** Begin **

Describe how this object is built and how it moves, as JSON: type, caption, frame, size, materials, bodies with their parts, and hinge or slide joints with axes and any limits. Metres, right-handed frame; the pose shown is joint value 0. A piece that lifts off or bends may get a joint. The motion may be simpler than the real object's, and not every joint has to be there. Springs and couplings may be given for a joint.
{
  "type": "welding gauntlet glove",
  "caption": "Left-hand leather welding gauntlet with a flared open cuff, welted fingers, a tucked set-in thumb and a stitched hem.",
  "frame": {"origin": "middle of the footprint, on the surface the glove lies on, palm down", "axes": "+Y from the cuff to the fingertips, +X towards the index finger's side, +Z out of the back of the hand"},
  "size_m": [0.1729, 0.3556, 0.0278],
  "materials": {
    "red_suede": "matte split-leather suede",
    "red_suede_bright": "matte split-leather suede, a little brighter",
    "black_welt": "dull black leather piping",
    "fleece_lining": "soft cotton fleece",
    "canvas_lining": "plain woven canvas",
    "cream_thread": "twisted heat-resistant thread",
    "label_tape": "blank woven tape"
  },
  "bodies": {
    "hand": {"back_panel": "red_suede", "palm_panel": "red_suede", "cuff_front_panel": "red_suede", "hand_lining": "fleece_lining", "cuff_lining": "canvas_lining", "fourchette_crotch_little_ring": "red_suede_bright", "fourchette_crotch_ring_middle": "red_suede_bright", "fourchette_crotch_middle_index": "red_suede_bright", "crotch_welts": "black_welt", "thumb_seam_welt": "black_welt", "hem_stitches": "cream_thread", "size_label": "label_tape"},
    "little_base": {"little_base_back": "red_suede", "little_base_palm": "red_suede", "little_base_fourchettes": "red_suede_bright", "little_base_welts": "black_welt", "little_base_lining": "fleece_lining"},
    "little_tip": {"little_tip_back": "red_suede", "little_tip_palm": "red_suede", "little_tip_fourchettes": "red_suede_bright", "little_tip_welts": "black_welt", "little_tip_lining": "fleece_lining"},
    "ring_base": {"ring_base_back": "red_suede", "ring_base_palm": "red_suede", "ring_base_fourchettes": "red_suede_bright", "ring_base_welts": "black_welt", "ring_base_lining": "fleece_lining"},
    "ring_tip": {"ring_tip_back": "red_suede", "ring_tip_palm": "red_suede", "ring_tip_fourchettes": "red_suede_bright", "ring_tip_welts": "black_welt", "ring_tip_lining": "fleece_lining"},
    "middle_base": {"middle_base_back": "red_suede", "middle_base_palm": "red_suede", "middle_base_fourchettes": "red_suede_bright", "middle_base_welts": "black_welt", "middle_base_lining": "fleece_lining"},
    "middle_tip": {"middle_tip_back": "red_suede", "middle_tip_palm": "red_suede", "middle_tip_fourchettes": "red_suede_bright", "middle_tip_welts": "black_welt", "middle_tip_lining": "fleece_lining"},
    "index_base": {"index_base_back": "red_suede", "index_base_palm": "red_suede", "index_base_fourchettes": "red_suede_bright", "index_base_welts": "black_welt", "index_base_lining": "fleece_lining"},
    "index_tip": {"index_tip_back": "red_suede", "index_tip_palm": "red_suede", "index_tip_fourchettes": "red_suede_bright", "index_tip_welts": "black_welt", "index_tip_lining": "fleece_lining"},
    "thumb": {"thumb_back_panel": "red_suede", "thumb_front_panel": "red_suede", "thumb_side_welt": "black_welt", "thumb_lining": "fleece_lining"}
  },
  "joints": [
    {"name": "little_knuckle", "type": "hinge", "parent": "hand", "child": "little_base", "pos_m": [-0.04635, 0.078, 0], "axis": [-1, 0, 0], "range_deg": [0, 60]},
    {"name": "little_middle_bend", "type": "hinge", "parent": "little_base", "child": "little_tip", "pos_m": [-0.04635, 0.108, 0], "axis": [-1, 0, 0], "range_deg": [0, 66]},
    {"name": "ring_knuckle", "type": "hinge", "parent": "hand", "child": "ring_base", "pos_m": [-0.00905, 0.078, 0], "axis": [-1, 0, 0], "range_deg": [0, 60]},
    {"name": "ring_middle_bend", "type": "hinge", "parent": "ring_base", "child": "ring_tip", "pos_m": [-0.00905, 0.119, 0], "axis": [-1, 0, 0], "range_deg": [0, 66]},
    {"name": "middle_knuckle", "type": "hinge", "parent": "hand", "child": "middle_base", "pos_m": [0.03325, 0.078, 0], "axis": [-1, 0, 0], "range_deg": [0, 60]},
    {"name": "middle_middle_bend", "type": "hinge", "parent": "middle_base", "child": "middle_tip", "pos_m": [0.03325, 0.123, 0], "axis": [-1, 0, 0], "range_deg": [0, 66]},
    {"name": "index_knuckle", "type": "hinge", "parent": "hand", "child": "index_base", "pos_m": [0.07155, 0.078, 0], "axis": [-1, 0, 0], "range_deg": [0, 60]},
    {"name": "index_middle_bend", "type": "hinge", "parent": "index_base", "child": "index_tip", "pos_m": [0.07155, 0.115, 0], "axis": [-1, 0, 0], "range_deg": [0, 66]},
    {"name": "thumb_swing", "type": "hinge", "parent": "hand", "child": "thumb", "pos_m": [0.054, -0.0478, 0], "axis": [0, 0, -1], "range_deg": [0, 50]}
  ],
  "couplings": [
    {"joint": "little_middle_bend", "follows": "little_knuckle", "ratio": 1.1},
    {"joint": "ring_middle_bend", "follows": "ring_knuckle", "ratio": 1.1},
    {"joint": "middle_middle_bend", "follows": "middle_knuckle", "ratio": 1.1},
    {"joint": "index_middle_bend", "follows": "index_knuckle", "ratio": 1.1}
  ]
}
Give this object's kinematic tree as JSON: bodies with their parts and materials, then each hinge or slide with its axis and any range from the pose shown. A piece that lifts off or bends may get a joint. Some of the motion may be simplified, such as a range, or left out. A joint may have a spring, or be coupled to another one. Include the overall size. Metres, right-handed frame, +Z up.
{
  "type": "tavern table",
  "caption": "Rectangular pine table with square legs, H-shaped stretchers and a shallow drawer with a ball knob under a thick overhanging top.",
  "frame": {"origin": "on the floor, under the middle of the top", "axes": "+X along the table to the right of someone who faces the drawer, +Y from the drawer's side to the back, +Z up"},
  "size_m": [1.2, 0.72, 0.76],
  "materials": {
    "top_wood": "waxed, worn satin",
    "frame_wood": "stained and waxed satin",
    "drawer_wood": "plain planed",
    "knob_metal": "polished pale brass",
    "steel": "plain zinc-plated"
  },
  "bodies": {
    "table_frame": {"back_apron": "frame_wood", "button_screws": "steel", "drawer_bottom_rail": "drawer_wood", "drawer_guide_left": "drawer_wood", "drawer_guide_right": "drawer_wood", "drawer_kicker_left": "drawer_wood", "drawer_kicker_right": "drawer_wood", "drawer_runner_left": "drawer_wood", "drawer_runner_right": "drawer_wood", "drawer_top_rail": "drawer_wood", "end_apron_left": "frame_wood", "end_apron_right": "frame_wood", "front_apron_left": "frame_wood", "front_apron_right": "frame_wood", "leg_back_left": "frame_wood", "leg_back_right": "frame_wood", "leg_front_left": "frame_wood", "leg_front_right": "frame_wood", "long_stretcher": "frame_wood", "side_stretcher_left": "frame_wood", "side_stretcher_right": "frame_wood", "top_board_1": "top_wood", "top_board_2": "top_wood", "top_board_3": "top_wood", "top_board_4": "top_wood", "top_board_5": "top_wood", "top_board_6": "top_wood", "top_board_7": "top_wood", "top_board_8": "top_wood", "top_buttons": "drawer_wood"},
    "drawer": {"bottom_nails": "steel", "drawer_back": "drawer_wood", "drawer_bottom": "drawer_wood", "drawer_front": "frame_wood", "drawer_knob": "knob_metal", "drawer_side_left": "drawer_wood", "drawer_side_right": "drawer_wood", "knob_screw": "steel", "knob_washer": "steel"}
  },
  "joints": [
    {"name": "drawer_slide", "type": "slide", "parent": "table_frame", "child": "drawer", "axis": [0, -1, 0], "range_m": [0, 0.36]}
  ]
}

** End **

▸ **What the task requires**
Look through the records and gather each line with the word "JSON".

▸ **Response below**
Describe how this object is built and how it moves, as JSON: type, caption, frame, size, materials, bodies with their parts, and hinge or slide joints with axes and any limits. Metres, right-handed frame; the pose shown is joint value 0. A piece that lifts off or bends may get a joint. The motion may be simpler than the real object's, and not every joint has to be there. Springs and couplings may be given for a joint.
Give this object's kinematic tree as JSON: bodies with their parts and materials, then each hinge or slide with its axis and any range from the pose shown. A piece that lifts off or bends may get a joint. Some of the motion may be simplified, such as a range, or left out. A joint may have a spring, or be coupled to another one. Include the overall size. Metres, right-handed frame, +Z up.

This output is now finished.